After many, many years, my sister and I have convinced my mother that all those decades of old photographs need to be scanned and curated. My sister being a CPA, she has a nice document-feeding scanner. So I ran a few test runs, and it turns out that at 600 pixel full-color resolution, any dust at all inside the scanner leaves vertical stripes on the scanned image that are ... not really monochromatic, but sort of a transparency of a monochromatic stripe.
Naturally, I figure there must be software out there to help me remove those stripes. My best strategy so far is to scan each picture twice, once upside down, so that the stripes will be in different places - then do something to recognize the stripes and eliminate them using the corresponding places on the other image.
So far this is a Hard Problem. Here is a link dump of some of the things I've run across while researching it:
- The CImg library - and here I thought ImageMagick was all there was!
- The hdrprep script - a Perl script to manipulate imagesets prior to stitching them together to average out their light levels (HDR = High Dynamic Range, a very neat technique)

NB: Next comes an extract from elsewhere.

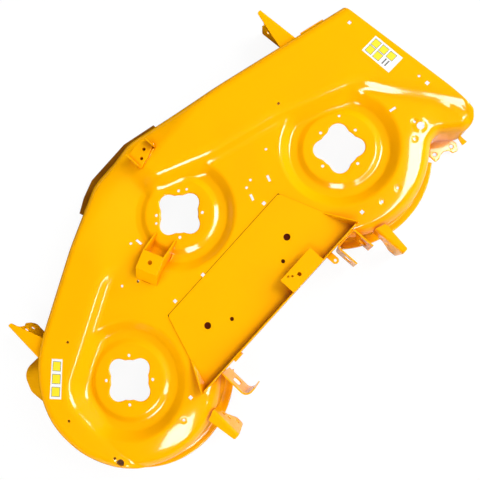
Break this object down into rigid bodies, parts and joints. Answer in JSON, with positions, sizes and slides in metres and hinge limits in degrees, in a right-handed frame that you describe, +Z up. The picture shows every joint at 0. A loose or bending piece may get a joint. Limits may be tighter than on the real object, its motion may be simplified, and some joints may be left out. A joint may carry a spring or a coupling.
{
  "type": "lawn mower deck",
  "caption": "Pressed and welded steel cutting deck for a ride-on mower, with clover spindle openings, a side discharge, wheel arms and lift hangers.",
  "frame": {"origin": "centre of the centre spindle's bolt circle, on the top face of its pad", "axes": "+X to the discharge side, +Y to the front of the mower, +Z up"},
  "size_m": [1.5061, 0.878, 0.1815],
  "materials": {
    "yellow_paint": "glossy powder coat"
  },
  "bodies": {
    "root": {"deck_shell": "yellow_paint", "rear_plate": "yellow_paint", "shelf_bracket": "yellow_paint", "rear_tab": "yellow_paint", "rear_lug": "yellow_paint", "hanger_right": "yellow_paint", "hanger_left": "yellow_paint", "rear_wheel_arm_right": "yellow_paint", "rear_wheel_arm_left": "yellow_paint", "front_wheel_arm_right": "yellow_paint", "front_wheel_arm_left": "yellow_paint", "idler_bracket": "yellow_paint", "nose_hanger": "yellow_paint", "nose_lip": "yellow_paint", "right_lip": "yellow_paint", "front_baffle_left": "yellow_paint", "front_baffle_centre": "yellow_paint", "front_baffle_right": "yellow_paint"}
  },
  "joints": []
}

- ALE, which is a tool that works magic on images of such refined scope that I can't even truly understand the explanatory blurb - except that I know what registration is, and it's Good Stuff. This only runs on Linux, as a command-line utility, so it's going to take some actual effort to use it because I'm lazy and my Linux box is downstairs and thus requires ssh to hit.
Friday, May 13, 2011
Here's a little article musing about HTML escaping: the tl;dr is that you need to know your application before really being able to do a perfect job. This being not so far from the problem with i18n and l10n of resources, it reminded me of an idea I had, which is to produce a generic library for the higher-level manipulation and preparation of program output.
It's kind of in a sketchy state, but - the generation of natural language being much easier than its parsing, it might be a good place to start with more flexible output design.
Smashing Magazine has a truly wonderful article musing about best practices for signups and logins. Read it.